>> start

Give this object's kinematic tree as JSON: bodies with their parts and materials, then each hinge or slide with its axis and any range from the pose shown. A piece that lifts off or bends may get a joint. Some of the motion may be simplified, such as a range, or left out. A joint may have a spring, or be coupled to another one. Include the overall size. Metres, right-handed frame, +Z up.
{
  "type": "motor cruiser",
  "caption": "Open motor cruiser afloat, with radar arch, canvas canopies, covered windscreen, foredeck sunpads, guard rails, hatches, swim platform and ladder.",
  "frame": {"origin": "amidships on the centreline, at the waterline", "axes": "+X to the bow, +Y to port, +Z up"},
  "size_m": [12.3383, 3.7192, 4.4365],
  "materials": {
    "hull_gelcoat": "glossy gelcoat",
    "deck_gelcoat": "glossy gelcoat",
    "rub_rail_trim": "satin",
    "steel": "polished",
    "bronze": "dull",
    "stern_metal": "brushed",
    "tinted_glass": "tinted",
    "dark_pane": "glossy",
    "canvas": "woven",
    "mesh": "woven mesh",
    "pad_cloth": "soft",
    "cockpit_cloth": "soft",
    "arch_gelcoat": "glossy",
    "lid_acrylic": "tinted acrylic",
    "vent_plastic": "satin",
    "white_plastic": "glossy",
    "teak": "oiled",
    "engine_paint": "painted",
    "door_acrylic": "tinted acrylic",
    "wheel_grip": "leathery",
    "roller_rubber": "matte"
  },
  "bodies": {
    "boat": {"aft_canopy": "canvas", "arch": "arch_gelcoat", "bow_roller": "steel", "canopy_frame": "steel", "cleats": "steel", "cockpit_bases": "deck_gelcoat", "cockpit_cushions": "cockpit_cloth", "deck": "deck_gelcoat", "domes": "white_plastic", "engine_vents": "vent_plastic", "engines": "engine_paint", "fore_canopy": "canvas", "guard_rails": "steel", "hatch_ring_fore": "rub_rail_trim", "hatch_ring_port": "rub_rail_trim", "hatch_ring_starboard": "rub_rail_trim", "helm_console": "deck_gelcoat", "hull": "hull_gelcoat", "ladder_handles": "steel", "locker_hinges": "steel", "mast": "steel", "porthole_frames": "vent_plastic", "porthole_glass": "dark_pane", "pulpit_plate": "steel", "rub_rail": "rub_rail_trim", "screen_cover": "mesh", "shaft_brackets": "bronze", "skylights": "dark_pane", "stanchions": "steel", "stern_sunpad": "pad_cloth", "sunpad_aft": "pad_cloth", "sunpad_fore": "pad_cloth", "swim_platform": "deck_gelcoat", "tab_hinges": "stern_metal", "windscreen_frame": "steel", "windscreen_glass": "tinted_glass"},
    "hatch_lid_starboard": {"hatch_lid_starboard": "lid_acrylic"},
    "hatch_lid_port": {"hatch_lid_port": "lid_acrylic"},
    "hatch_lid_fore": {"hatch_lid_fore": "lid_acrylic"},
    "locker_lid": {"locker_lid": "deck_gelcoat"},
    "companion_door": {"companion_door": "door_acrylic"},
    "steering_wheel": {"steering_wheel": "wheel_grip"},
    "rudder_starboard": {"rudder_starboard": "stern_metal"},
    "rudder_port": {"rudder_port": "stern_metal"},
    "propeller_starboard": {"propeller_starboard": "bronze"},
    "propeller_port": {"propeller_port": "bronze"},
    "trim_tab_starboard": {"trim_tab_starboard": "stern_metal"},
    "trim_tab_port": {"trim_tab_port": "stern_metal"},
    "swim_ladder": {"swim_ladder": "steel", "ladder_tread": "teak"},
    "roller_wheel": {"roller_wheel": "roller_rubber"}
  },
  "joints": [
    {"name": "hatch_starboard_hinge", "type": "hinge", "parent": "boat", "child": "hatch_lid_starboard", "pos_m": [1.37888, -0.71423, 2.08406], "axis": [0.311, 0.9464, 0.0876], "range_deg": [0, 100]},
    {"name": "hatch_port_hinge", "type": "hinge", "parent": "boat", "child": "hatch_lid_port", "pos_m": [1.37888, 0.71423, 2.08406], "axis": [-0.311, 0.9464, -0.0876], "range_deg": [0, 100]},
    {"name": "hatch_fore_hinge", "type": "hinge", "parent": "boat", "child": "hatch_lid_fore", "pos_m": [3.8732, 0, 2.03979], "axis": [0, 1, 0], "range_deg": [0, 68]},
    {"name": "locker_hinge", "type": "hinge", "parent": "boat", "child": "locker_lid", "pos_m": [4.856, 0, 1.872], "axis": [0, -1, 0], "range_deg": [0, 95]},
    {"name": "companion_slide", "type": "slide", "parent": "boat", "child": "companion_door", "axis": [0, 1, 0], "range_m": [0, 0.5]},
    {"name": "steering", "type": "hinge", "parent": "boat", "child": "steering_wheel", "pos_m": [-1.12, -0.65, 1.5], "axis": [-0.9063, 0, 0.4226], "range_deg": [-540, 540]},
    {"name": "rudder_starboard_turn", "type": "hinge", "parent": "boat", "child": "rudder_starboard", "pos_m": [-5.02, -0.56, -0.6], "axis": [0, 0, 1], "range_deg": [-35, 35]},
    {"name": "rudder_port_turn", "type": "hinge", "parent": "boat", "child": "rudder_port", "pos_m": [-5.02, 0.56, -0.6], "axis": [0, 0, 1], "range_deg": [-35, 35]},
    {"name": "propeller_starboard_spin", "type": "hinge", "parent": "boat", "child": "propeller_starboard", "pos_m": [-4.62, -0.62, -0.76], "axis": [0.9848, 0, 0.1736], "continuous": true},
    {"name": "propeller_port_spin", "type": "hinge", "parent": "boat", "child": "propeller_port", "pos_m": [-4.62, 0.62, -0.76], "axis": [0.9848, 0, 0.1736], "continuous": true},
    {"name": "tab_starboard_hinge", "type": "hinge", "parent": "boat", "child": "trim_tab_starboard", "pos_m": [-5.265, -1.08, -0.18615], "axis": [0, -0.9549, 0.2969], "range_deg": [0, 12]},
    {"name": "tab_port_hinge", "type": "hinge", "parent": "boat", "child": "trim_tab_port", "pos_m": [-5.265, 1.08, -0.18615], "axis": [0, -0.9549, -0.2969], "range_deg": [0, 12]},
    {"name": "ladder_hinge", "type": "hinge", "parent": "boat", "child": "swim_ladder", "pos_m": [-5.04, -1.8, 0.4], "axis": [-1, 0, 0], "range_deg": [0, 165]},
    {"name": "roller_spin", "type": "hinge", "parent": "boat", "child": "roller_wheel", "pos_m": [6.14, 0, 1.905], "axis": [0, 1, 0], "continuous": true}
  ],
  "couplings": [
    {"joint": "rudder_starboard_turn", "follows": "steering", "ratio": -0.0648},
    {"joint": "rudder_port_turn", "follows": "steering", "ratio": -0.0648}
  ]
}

>> end

_EXERCISE PROMPT:_
Print the material above once more, exactly.

_EXERCISE RESULT:_
Give this object's kinematic tree as JSON: bodies with their parts and materials, then each hinge or slide with its axis and any range from the pose shown. A piece that lifts off or bends may get a joint. Some of the motion may be simplified, such as a range, or left out. A joint may have a spring, or be coupled to another one. Include the overall size. Metres, right-handed frame, +Z up.
{
  "type": "motor cruiser",
  "caption": "Open motor cruiser afloat, with radar arch, canvas canopies, covered windscreen, foredeck sunpads, guard rails, hatches, swim platform and ladder.",
  "frame": {"origin": "amidships on the centreline, at the waterline", "axes": "+X to the bow, +Y to port, +Z up"},
  "size_m": [12.3383, 3.7192, 4.4365],
  "materials": {
    "hull_gelcoat": "glossy gelcoat",
    "deck_gelcoat": "glossy gelcoat",
    "rub_rail_trim": "satin",
    "steel": "polished",
    "bronze": "dull",
    "stern_metal": "brushed",
    "tinted_glass": "tinted",
    "dark_pane": "glossy",
    "canvas": "woven",
    "mesh": "woven mesh",
    "pad_cloth": "soft",
    "cockpit_cloth": "soft",
    "arch_gelcoat": "glossy",
    "lid_acrylic": "tinted acrylic",
    "vent_plastic": "satin",
    "white_plastic": "glossy",
    "teak": "oiled",
    "engine_paint": "painted",
    "door_acrylic": "tinted acrylic",
    "wheel_grip": "leathery",
    "roller_rubber": "matte"
  },
  "bodies": {
    "boat": {"aft_canopy": "canvas", "arch": "arch_gelcoat", "bow_roller": "steel", "canopy_frame": "steel", "cleats": "steel", "cockpit_bases": "deck_gelcoat", "cockpit_cushions": "cockpit_cloth", "deck": "deck_gelcoat", "domes": "white_plastic", "engine_vents": "vent_plastic", "engines": "engine_paint", "fore_canopy": "canvas", "guard_rails": "steel", "hatch_ring_fore": "rub_rail_trim", "hatch_ring_port": "rub_rail_trim", "hatch_ring_starboard": "rub_rail_trim", "helm_console": "deck_gelcoat", "hull": "hull_gelcoat", "ladder_handles": "steel", "locker_hinges": "steel", "mast": "steel", "porthole_frames": "vent_plastic", "porthole_glass": "dark_pane", "pulpit_plate": "steel", "rub_rail": "rub_rail_trim", "screen_cover": "mesh", "shaft_brackets": "bronze", "skylights": "dark_pane", "stanchions": "steel", "stern_sunpad": "pad_cloth", "sunpad_aft": "pad_cloth", "sunpad_fore": "pad_cloth", "swim_platform": "deck_gelcoat", "tab_hinges": "stern_metal", "windscreen_frame": "steel", "windscreen_glass": "tinted_glass"},
    "hatch_lid_starboard": {"hatch_lid_starboard": "lid_acrylic"},
    "hatch_lid_port": {"hatch_lid_port": "lid_acrylic"},
    "hatch_lid_fore": {"hatch_lid_fore": "lid_acrylic"},
    "locker_lid": {"locker_lid": "deck_gelcoat"},
    "companion_door": {"companion_door": "door_acrylic"},
    "steering_wheel": {"steering_wheel": "wheel_grip"},
    "rudder_starboard": {"rudder_starboard": "stern_metal"},
    "rudder_port": {"rudder_port": "stern_metal"},
    "propeller_starboard": {"propeller_starboard": "bronze"},
    "propeller_port": {"propeller_port": "bronze"},
    "trim_tab_starboard": {"trim_tab_starboard": "stern_metal"},
    "trim_tab_port": {"trim_tab_port": "stern_metal"},
    "swim_ladder": {"swim_ladder": "steel", "ladder_tread": "teak"},
    "roller_wheel": {"roller_wheel": "roller_rubber"}
  },
  "joints": [
    {"name": "hatch_starboard_hinge", "type": "hinge", "parent": "boat", "child": "hatch_lid_starboard", "pos_m": [1.37888, -0.71423, 2.08406], "axis": [0.311, 0.9464, 0.0876], "range_deg": [0, 100]},
    {"name": "hatch_port_hinge", "type": "hinge", "parent": "boat", "child": "hatch_lid_port", "pos_m": [1.37888, 0.71423, 2.08406], "axis": [-0.311, 0.9464, -0.0876], "range_deg": [0, 100]},
    {"name": "hatch_fore_hinge", "type": "hinge", "parent": "boat", "child": "hatch_lid_fore", "pos_m": [3.8732, 0, 2.03979], "axis": [0, 1, 0], "range_deg": [0, 68]},
    {"name": "locker_hinge", "type": "hinge", "parent": "boat", "child": "locker_lid", "pos_m": [4.856, 0, 1.872], "axis": [0, -1, 0], "range_deg": [0, 95]},
    {"name": "companion_slide", "type": "slide", "parent": "boat", "child": "companion_door", "axis": [0, 1, 0], "range_m": [0, 0.5]},
    {"name": "steering", "type": "hinge", "parent": "boat", "child": "steering_wheel", "pos_m": [-1.12, -0.65, 1.5], "axis": [-0.9063, 0, 0.4226], "range_deg": [-540, 540]},
    {"name": "rudder_starboard_turn", "type": "hinge", "parent": "boat", "child": "rudder_starboard", "pos_m": [-5.02, -0.56, -0.6], "axis": [0, 0, 1], "range_deg": [-35, 35]},
    {"name": "rudder_port_turn", "type": "hinge", "parent": "boat", "child": "rudder_port", "pos_m": [-5.02, 0.56, -0.6], "axis": [0, 0, 1], "range_deg": [-35, 35]},
    {"name": "propeller_starboard_spin", "type": "hinge", "parent": "boat", "child": "propeller_starboard", "pos_m": [-4.62, -0.62, -0.76], "axis": [0.9848, 0, 0.1736], "continuous": true},
    {"name": "propeller_port_spin", "type": "hinge", "parent": "boat", "child": "propeller_port", "pos_m": [-4.62, 0.62, -0.76], "axis": [0.9848, 0, 0.1736], "continuous": true},
    {"name": "tab_starboard_hinge", "type": "hinge", "parent": "boat", "child": "trim_tab_starboard", "pos_m": [-5.265, -1.08, -0.18615], "axis": [0, -0.9549, 0.2969], "range_deg": [0, 12]},
    {"name": "tab_port_hinge", "type": "hinge", "parent": "boat", "child": "trim_tab_port", "pos_m": [-5.265, 1.08, -0.18615], "axis": [0, -0.9549, -0.2969], "range_deg": [0, 12]},
    {"name": "ladder_hinge", "type": "hinge", "parent": "boat", "child": "swim_ladder", "pos_m": [-5.04, -1.8, 0.4], "axis": [-1, 0, 0], "range_deg": [0, 165]},
    {"name": "roller_spin", "type": "hinge", "parent": "boat", "child": "roller_wheel", "pos_m": [6.14, 0, 1.905], "axis": [0, 1, 0], "continuous": true}
  ],
  "couplings": [
    {"joint": "rudder_starboard_turn", "follows": "steering", "ratio": -0.0648},
    {"joint": "rudder_port_turn", "follows": "steering", "ratio": -0.0648}
  ]
}